Leadership development isn’t a budget item or a checklist, it’s a culture.

Wally Bock had a great post about this Wall Street Journal Article; Leadership Training Gains Urgency Amid Stronger Economy In it Wally compares creating urgency for developing leaders to someone planting tomato seeds at 4:00 in order to have tomatoes for dinner at 6:00. It just ain’t going to happen.

Leadership development takes time. You can’t just make it happen.

I have held “leadership” positions with at least 5 different companies. Not once during the interview did someone ask me what my leadership style was. Never was I grilled on how I develop people. Never once did anyone inquire about my leadership tools. None of the companies shared with me their definition of leadership and the required leadership skills they expect in their leaders. In only a few cases was their any discussion of leadership at all. I believe this is prevalent because most companies treat leadership development like a checkbox.

Most of my interviews have instead centered around my industry expertise, my knowledge of the products, the customers, and my contacts.

Most companies look at leadership development as a check box or budget item. They budget for leadership training, throw it over to HR and send folks to random training courses and declare their commitment to leadership.

Unfortunately it doesn’t work this way.

Leadership development isn’t a budget line item or training courses but a culture.

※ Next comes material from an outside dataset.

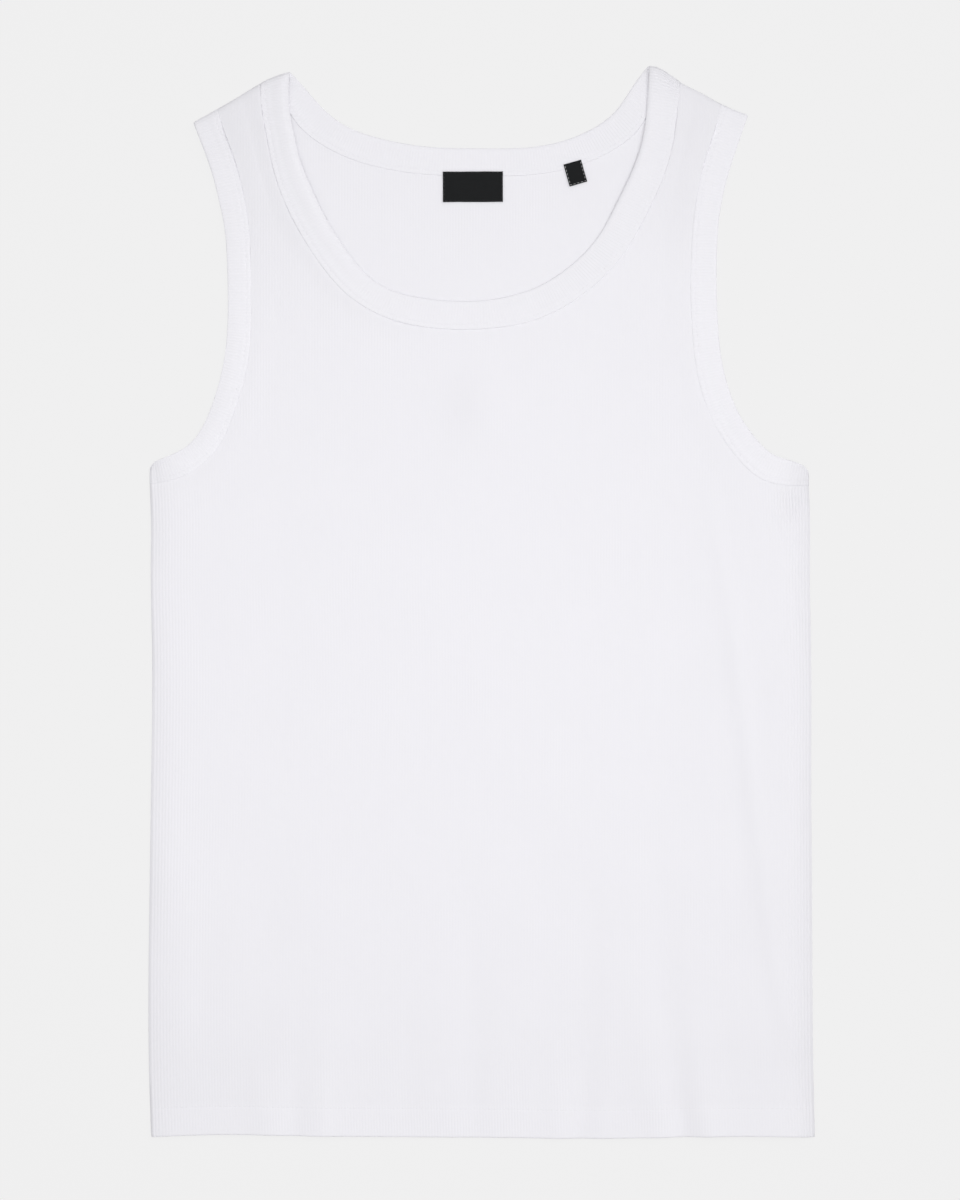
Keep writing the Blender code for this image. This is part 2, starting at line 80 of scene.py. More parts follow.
# ---------------------------------------------------------------- outline tables, mm: the part's own
SHOULDER_LEFT = (
    (-196.5, 326.0),
    (-180.0, 335.0),
    (-164.5, 344.0),
    (-150.5, 352.5),
    (-140.0, 357.5),
    (-130.5, 360.5),
)
SHOULDER_RIGHT = (
    (181.0, 331.0),
    (162.5, 338.5),
    (148.0, 346.5),
    (134.5, 353.5),
    (126.5, 359.5),
    (119.0, 363.5),
    (113.0, 364.5),
)
SIDE_LEFT = (
    (-226.0, 94.0),
    (-226.0, 79.5),
    (-225.3, 62.0),
    (-225.3, 20.0),
    (-224.5, -26.0),
    (-224.8, -107.5),
    (-226.2, -203.0),
    (-226.3, -325.5),
    (-225.0, -364.0),
)
SIDE_RIGHT = (
    (222.5, 91.0),
    (222.3, 78.5),
    (223.0, 62.0),
    (223.0, 20.0),
    (223.8, -26.0),
    (224.0, -107.5),
    (224.5, -203.0),
    (225.5, -325.5),
    (226.5, -364.0),
)
HEM = (
    (-225.0, -364.0),
    (-192.0, -362.5),
    (-124.0, -363.0),
    (-56.0, -364.0),
    (12.0, -364.5),
    (80.0, -365.0),
    (148.0, -363.8),
    (202.5, -363.5),
    (226.5, -364.0),
)
# Bands, as cross-cuts: free edge x, y, seam x, y
NECK_FRONT = (
    (-130.5, 360.5, -150.5, 352.5),
    (-131.0, 341.0, -150.5, 340.5),
    (-128.0, 320.5, -147.0, 318.5),
    (-123.0, 300.5, -142.0, 294.0),
    (-114.5, 280.0, -134.0, 271.0),
    (-104.5, 259.5, -123.0, 249.5),
    (-91.0, 239.0, -107.5, 226.0),
    (-76.0, 221.5, -89.0, 206.5),
    (-56.0, 210.5, -62.5, 192.0),
    (-32.0, 205.5, -34.5, 186.0),
    (-8.0, 204.5, -9.0, 185.0),
    (12.0, 206.5, 16.5, 187.0),
    (32.5, 212.5, 40.0, 193.0),
    (53.0, 224.0, 65.5, 206.5),
    (80.0, 251.0, 98.5, 240.0),
    (91.0, 271.5, 111.5, 262.5),
    (100.0, 290.0, 120.5, 281.5),
    (107.5, 310.5, 128.5, 305.0),
    (111.0, 331.0, 132.5, 329.0),
    (113.0, 364.5, 134.5, 353.5),
)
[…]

Companies with a leadership culture do the following:

1) Define leadership for the entire company
2) Have stated leadership behaviors and expectations
3) Create leadership identification programs based on their definition of leadership and their expected leadership behaviors
4) Hire and promote based on leadership first and knowledge (product, industry, company, customer) second.
5) Evaluate all managers on their succession plans and track record for developing leaders.
6) Continually create new leadership tools and methodologies
7) Have flexible environments allowing budding leaders to easily move throughout the organization, preventing pigeonholing and dead end positions.
8 ) Have reward and recognition programs celebrating the right leadership behaviors.
9) Provide on going leadership training an development
10) Have mentor programs

Most of things on this list don’t cost a dime. They are absolutely free.  Yet, few companies embrace them.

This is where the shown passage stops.